Sketches by Boz, Illustrative of Every-Day Life and Every-Day People was published in two series by John Macrone (First Series, February 1836) and Chapman and Hall (Second Series, December 1836), with illustrations by George Cruikshank. It was Dickens’s first book — a collection of fifty-six short pieces of journalism originally published in various London periodicals, under the pseudonym “Boz” (a family nickname derived from his younger brother’s pronunciation of “Moses”).
The Book
The sketches divide into four categories: “Our Parish” (satirical portraits of local officials and busybodies), “Scenes” (vivid descriptions of London locations — Monmouth Street, Astley’s circus, Greenwich Fair, the pawnbroker’s shop), “Characters” (London types — the omnibus cad, the dancing academy proprietor, the gin-shop habitué), and “Tales” (short fictions, including early experiments in the pathos and melodrama that would characterize the novels).
The London that emerges from these sketches is the London Dickens would spend his career describing: crowded, noisy, theatrical, simultaneously comic and threatening. The observation is already extraordinary — the young Dickens had walked every street, visited every institution, and watched every social class with the intensity of a man who knew he was going to write about all of it.
Collecting Sketches by Boz
First edition, First Series (John Macrone, London, February 1836): Two volumes, dark green cloth. Illustrated by George Cruikshank with 16 plates.

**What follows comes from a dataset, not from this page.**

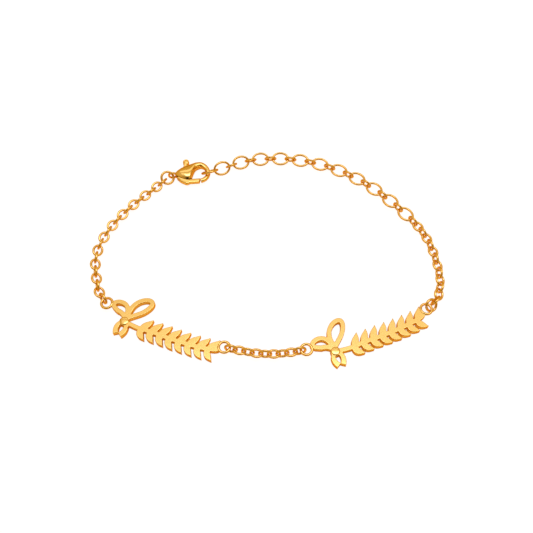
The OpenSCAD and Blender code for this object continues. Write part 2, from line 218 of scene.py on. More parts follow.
# %% [markdown]
# ## Three polished finishes
#
# The same plating lies on three kinds of surface. Drawn wire keeps faint lines along its
# length, which tumbling in steel shot blurs to soft dimples. A plate that was cut from sheet
# is lapped to a flat mirror with a trace of hand polish, and its cut walls keep fine upright
# ridges. A casting is polished by hand, so its skin waves gently and its hollows stay duller.
# A single roughness would hide all of that. Each finish is therefore one Principled metal
# whose roughness and bump come from patterns sized in millimetres. The real lines are finer
# than a picture of the whole bracelet can show, so they are drawn a little coarser here, and
# very shallow, and the eye reads them as a softer edge to each reflection. The film's
# thickness varies too, and so the colour drifts slightly between two golds.

# %% Gold plate on a given surface
def gold_plate(name, ridge, ridge_mm, fine_depth, wave_mm, wave_depth, rough):
    """Polished gold plate. ridge says how many times finer the fine pattern is across than
    along the surface's own length, ridge_mm and fine_depth its spacing and depth, wave_mm and
    wave_depth the slow unevenness left by polishing, and rough the range of the roughness."""
    material = bpy.data.materials.new(name)
    material.use_nodes = True
    tree = material.node_tree
    tree.nodes.clear()
    place = add(tree, "ShaderNodeTexCoord")
    lines = add(tree, "ShaderNodeMapping", {
        "Vector": place.outputs["UV"], "Scale": (1 / ridge_mm / ridge, 1 / ridge_mm, 1)})
    fine = add(tree, "ShaderNodeTexNoise", {
        "Vector": lines.outputs[0], "Scale": 1.0, "Detail": 3.0, "Roughness": 0.6})
    wave = add(tree, "ShaderNodeTexNoise", {
        "Vector": place.outputs["Object"], "Scale": PER_MM / wave_mm, "Detail": 2.0})
    film = add(tree, "ShaderNodeTexNoise", {
        "Vector": place.outputs["Object"], "Scale": PER_MM / FILM_MM, "Detail": 4.0})
    colour = add(tree, "ShaderNodeMix", {
        "Factor": film.outputs["Fac"], "A": linear(GOLD), "B": linear(GOLD_THIN)},
        data_type="RGBA")
    dull = add(tree, "ShaderNodeMapRange", {
        "Value": fine.outputs["Fac"], "From Min": 0.3, "From Max": 0.7,
        "To Min": rough[0], "To Max": rough[1]})
    slow = add(tree, "ShaderNodeBump", {
        "Height": wave.outputs["Fac"], "Strength": 1.0, "Distance": wave_depth * MM})
    bumps = add(tree, "ShaderNodeBump", {
        "Height": fine.outputs["Fac"], "Normal": slow.outputs[0], "Strength": 0.35,
        "Distance": fine_depth * MM})
    metal = add(tree, "ShaderNodeBsdfPrincipled", {
        "Base Color": colour.outputs["Result"], "Metallic": 1.0, "Roughness": dull.outputs[0],
        "Specular Tint": linear(GOLD_EDGE), "Normal": bumps.outputs[0]})
    add(tree, "ShaderNodeOutputMaterial", {"Surface": metal.outputs[0]})
    return material


# drawn_wire: thin crisp lights along each link, with the drawing lines only as a faint grain
drawn_wire = gold_plate("gold_plated_drawn_wire", ridge=12, ridge_mm=0.06, fine_depth=0.0004,
                        wave_mm=1.5, wave_depth=0.0008, rough=(0.08, 0.14))
# cut_sheet: broad pale faces that mirror the sky softly, against darker, ridged cut walls
cut_sheet = gold_plate("gold_plated_cut_sheet", ridge=6, ridge_mm=0.10, fine_depth=0.0012,
                       wave_mm=4.0, wave_depth=0.008, rough=(0.10, 0.17))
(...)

First edition, Second Series (John Macrone, London, December 1836): One volume, pink cloth. Cruikshank illustrations.
Market values:
- First Series, two vols., fine: $8,000–$25,000
- Second Series, fine: $3,000–$8,000
- Complete set (both series): $12,000–$35,000
As Dickens’s first book, Sketches by Boz is the foundation of any Dickens collection. The Cruikshank illustrations are integral to the book’s identity and must be present and in good condition.